One Who Lives Anywhere, Seen In Motion

One Who Lives Anywhere

Armor Class: 3
Hit Dice: 9**
Move: Special
Attacks: 1d8 x Staff or special
Damage: 1d6 or special
No. Appearing: 0 (1d8)
Save As: Elf 9
Morale: 12
Treasure Type: G
Alignment: Lawful

A fine-featured man, woman, or other-gendered person typical of the hinterlands of the Abraxas region, with white hair and wearing a shining white robe of ancient design, carrying a walking-stick. OWLA appears near a stone surface, and may move freely anywhere within sight of its observer, even appearing in multiple places. Seldom hostile unless to return hostility, or unless its sacred precinct is defiled. Their clothing and staff generate Light at will. Once a day OWLA may cast Sleep, Lightning Bolt, Cure Disease, Stone Shape, Part Water, and Control Weather. Nigh-immortal, if OWLA is defeated in combat, it must have been very, very old, to have met the end of his life. Dangerously, this instantiates its opposite number, a Tseen Tsang Ancient Brother, into separate existence, drawing its attention.
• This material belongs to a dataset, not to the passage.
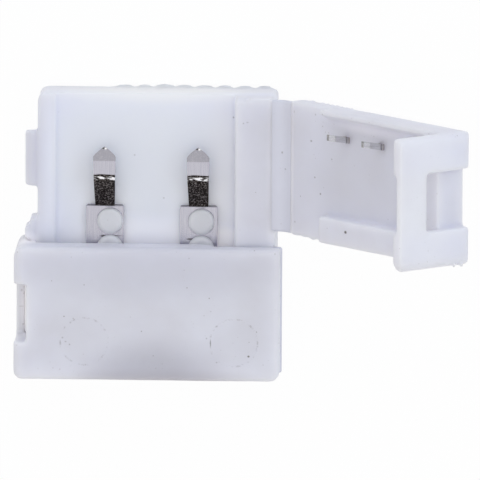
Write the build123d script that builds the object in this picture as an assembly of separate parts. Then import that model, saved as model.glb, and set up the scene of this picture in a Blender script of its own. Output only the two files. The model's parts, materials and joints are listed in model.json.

   In the rain of iron scales from the six wings, rained ghosts bound in iron, into the void between split halves, I see them, bound in circles, in the heart of the city, pulling me, breathing me in...

   As in the Saklas Stanzas, Dell'Amore evokes the foundation of the old world in the remnants of the new – the iron-bound Ancient Brothers of Tseen Tsang, a kind of bound ancestor figure recast as part of a cycle in which they continue to teach their ways to a cloven or strobilated version of themselves...they cast shadows which cast...

...I remember a dream I had last night...a house of my youth, in flames, but through each door, only more house. Deeper. I cannot help but find an echo in Dell'Amore as I hear a moth at the window and see my reflection. In an Iron mask. Breathing in unison.

[Fragment ends here. Ed.]

Ancient Brothers of Tseen Tsang

Ancient Brother

Armor Class: 4
Hit Dice: 9
Move: Nil
Attacks: Special
Damage: Special
No. Appearing: 1 or 1d8
Save As: Magic-User 9
Morale: 12
Treasure Type: O
Alignment: Chaotic

An emaciated, mummy-like figure, bound in irons, pierced with spikes, masked, breathing arsenic, caught between life and unlife. At the heart of a labyrinth deep beneath Tseen Tsang, Only its chains keep it from nonexistence. If its attention is drawn, those who it recognizes may be drawn into the labyrinth. At will it may cast Fear, Darkness, and Confusion. Ever-distant, it can be reached by no missile, nor by any spell with a range other than Touch. Place it at the opposite end of a 10x10 geomorph. It creates images of objects and beings in the minds of those it perceives in its labyrinth. It is clear that to find the object is to find the brother. Until the object is found, each round the Brother summons a Shadow for each of its opponents from the black lines of the geomorph. When the object is found, the finder must save vs. spells, or the Brother may dissolve it into one of its spell-like attacks. If the object is truly held, the brother may approach. To attempt to strike the brother, save again vs. Spells. If failed, place another geomorph. The brother is places at the far end. The process repeats. If the brother is struck, it breathes out poison gas. Save vs. Death. If the brother is slain, the mask falls away and the face is the face of the slayer. He dissolves Now the Slayer is the brother, but free. This means little until the appointed moment. Once in this new life, the Brother's will asserts itself. Save vs. Spells or do its bidding until the completion of the task. If the save is successful the time has not come. One day, perhaps, it will.